Data in this collection downloaded as of December 2020.
This repository explores data made public about NEH grants by the National Endowment for the Humanities (NEH), as of December 2020. The data is provided by NEH, an indepdendent federal agency established in 1965 to support work in the humanities across the country. As far as it is possible to tell, the data is output from the agency's database that manages the intake, review, and administration of all federal funds awarded by the NEH. This data is described and provided for download at https://securegrants.neh.gov/open/data/. The data is also provided and linked via data.gov at https://catalog.data.gov/dataset?publisher=National+Endowment+for+the+Humanities. The data is created and published by the US Government and is therefore not subject to copyright; the data.gov entry offers the data under a CCZero license, which means that it is not subject to copyright restrictions.
In this repository, I focus on the data made available in csv
format,
which I found to be the most friendly for subsequent processing in python.
This repository contains a series of notebooks that illustrate some
of the steps that I took in curating this humanities data.
The data is best described as a listing of details about all grants made by the NEH since 1966 until 2019. While this is a good overall description, I noted during this project that there are various inconsistencies or errors in the data, and in the course of this project to create maps, I filtered out grants that were given to entities based outside the US. So the information discussed in this repository does reproduce the basic NEH data
The first notebook (01-inventory-and-fixity.ipynb) demonstrates how the files were inventoried and
basic metadata was created. I originally included "fixity" in the title, since
one of the key metadata that the we add is fixity information in the form of
cryptographic hashes calculated for each file to provide baseline
information to demonstrate whether any file has changed over time.

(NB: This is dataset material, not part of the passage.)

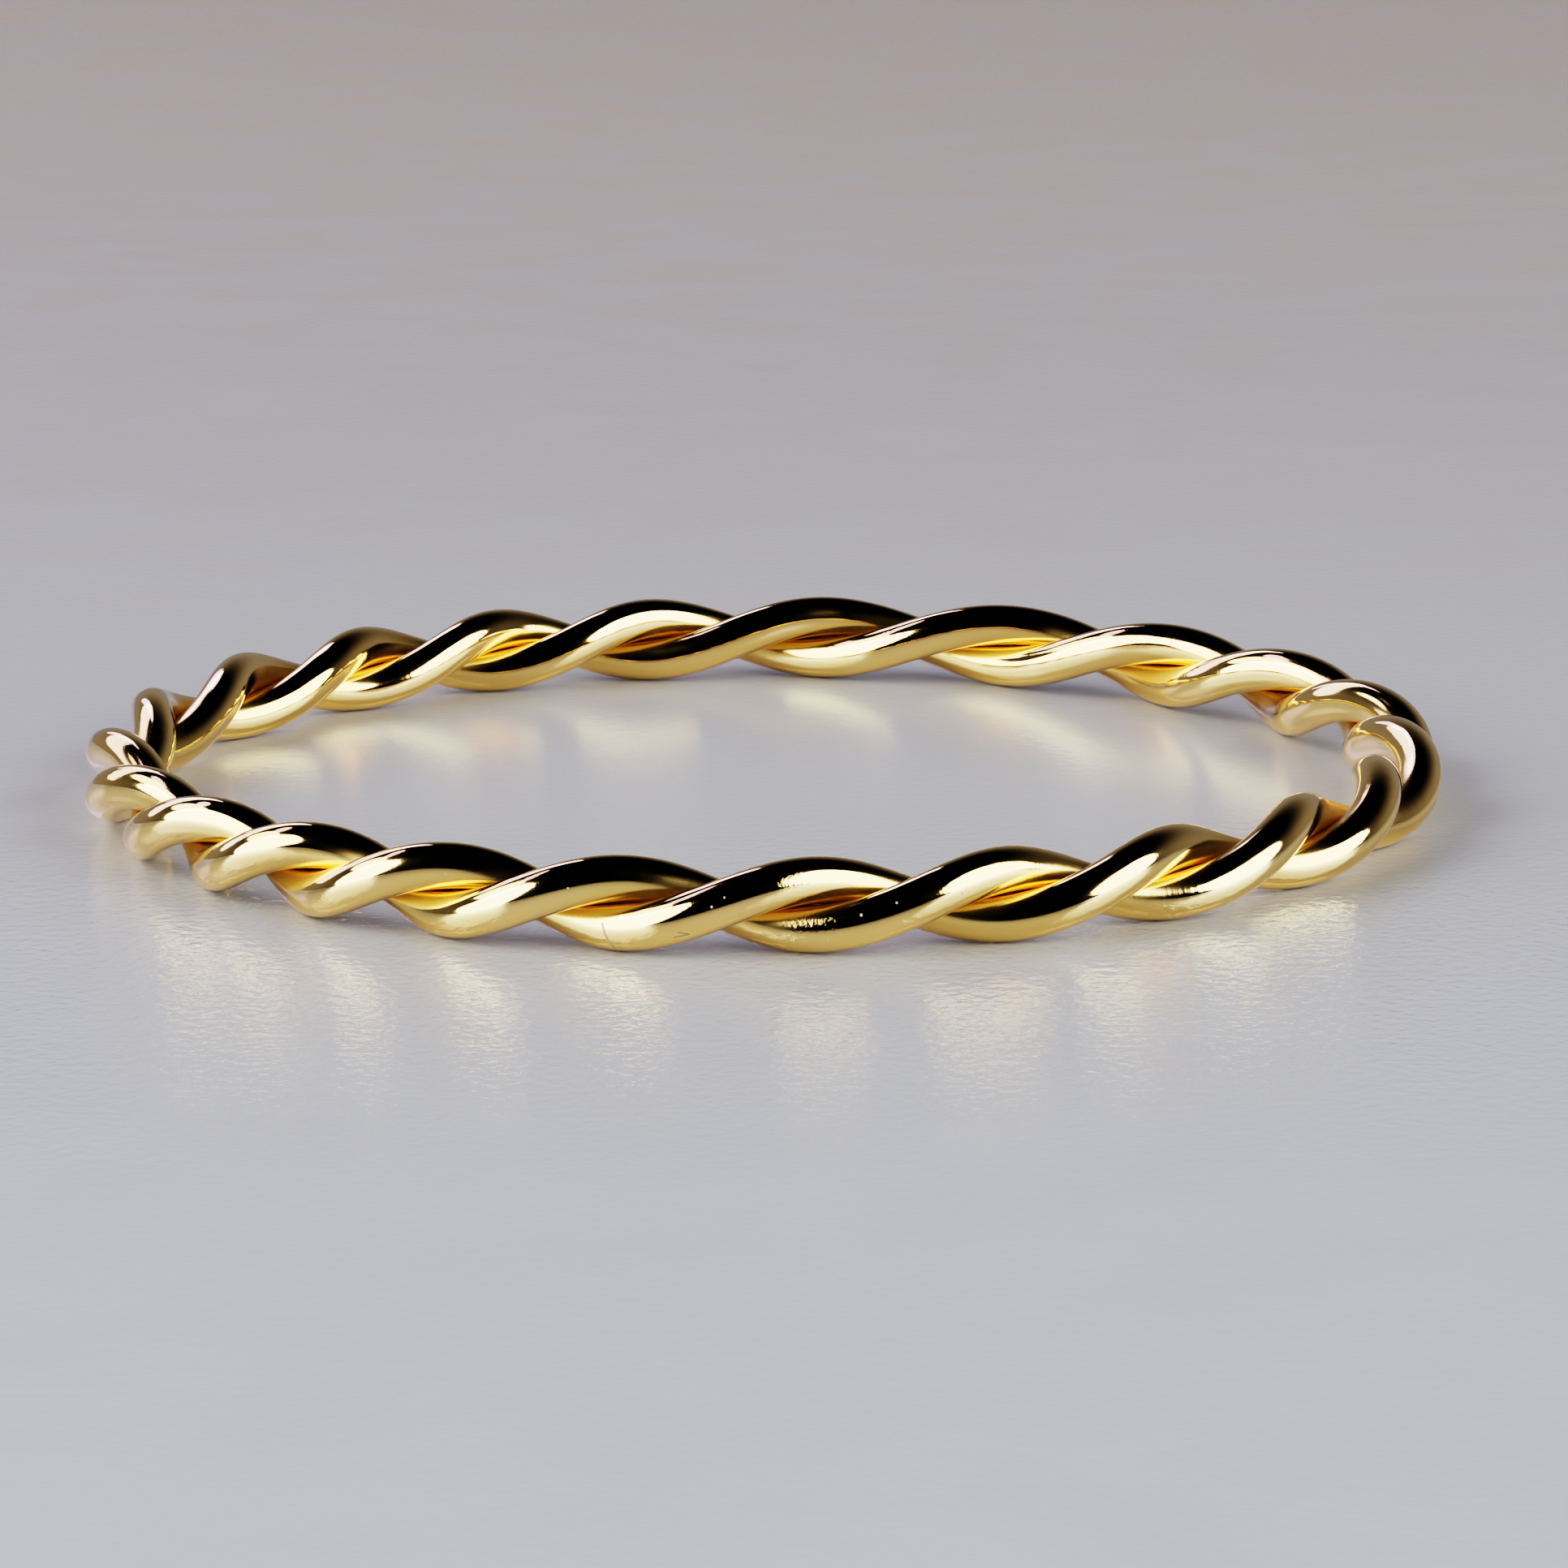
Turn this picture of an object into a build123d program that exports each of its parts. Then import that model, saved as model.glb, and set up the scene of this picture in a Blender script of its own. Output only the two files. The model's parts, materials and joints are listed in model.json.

The "bagged" files can be viewed in the neh-grants-data-202012
directory.
Basic metadata included provenance and description
(see the neh-grants-data-2020/bag-info.txt
file),
as well as an inventory and fixity information (see
the neh-grants-data-2020/manifest-sha256.txt
file)
for each of the original data files.
The 02 notebook illustrates steps to clean and transform the data so that it can be use for further tasks, including visualizations.
Pulling the flattened data from CSVs, checking quality, and then transforming using python data objects for export into other formats like JSON.
Extracting a list of coordinate points for displaying on a map. This notebook demonstrates a process for geolocating the information in the raw grant data from the previous steps.
Export the data as well-formed geojson.
Use the cleaned data to create geospatial visualizations of the grants.
This notebook walks through a process to geolocate the grants state-by-state. The notebook offers tools to filter the data to create different kinds of maps, and to export maps to files that can be reused in reports.
TODO: Create a map that shows grants across the country and allows the user to click &/or hover over each state to see how many grants & funds went to that state. This would be a proof-of-concept for extension to view by congressional districts.
Create an interactive, web-based map that will display the grants with individual markers on the map, allow a user to zoom and scroll, and create a popup for each marker that displays information about the grant.
TODO
This section illustrates loading data into a cloud provider and utilizing various services to publish the previously curated data. In this case we use AWS.
Use a notebook to create a table & load in records.
Also demo in notebook.
Explore various ways to share the project.
Create a twitter broadcaster to share the information. Like the other twitter bots out there.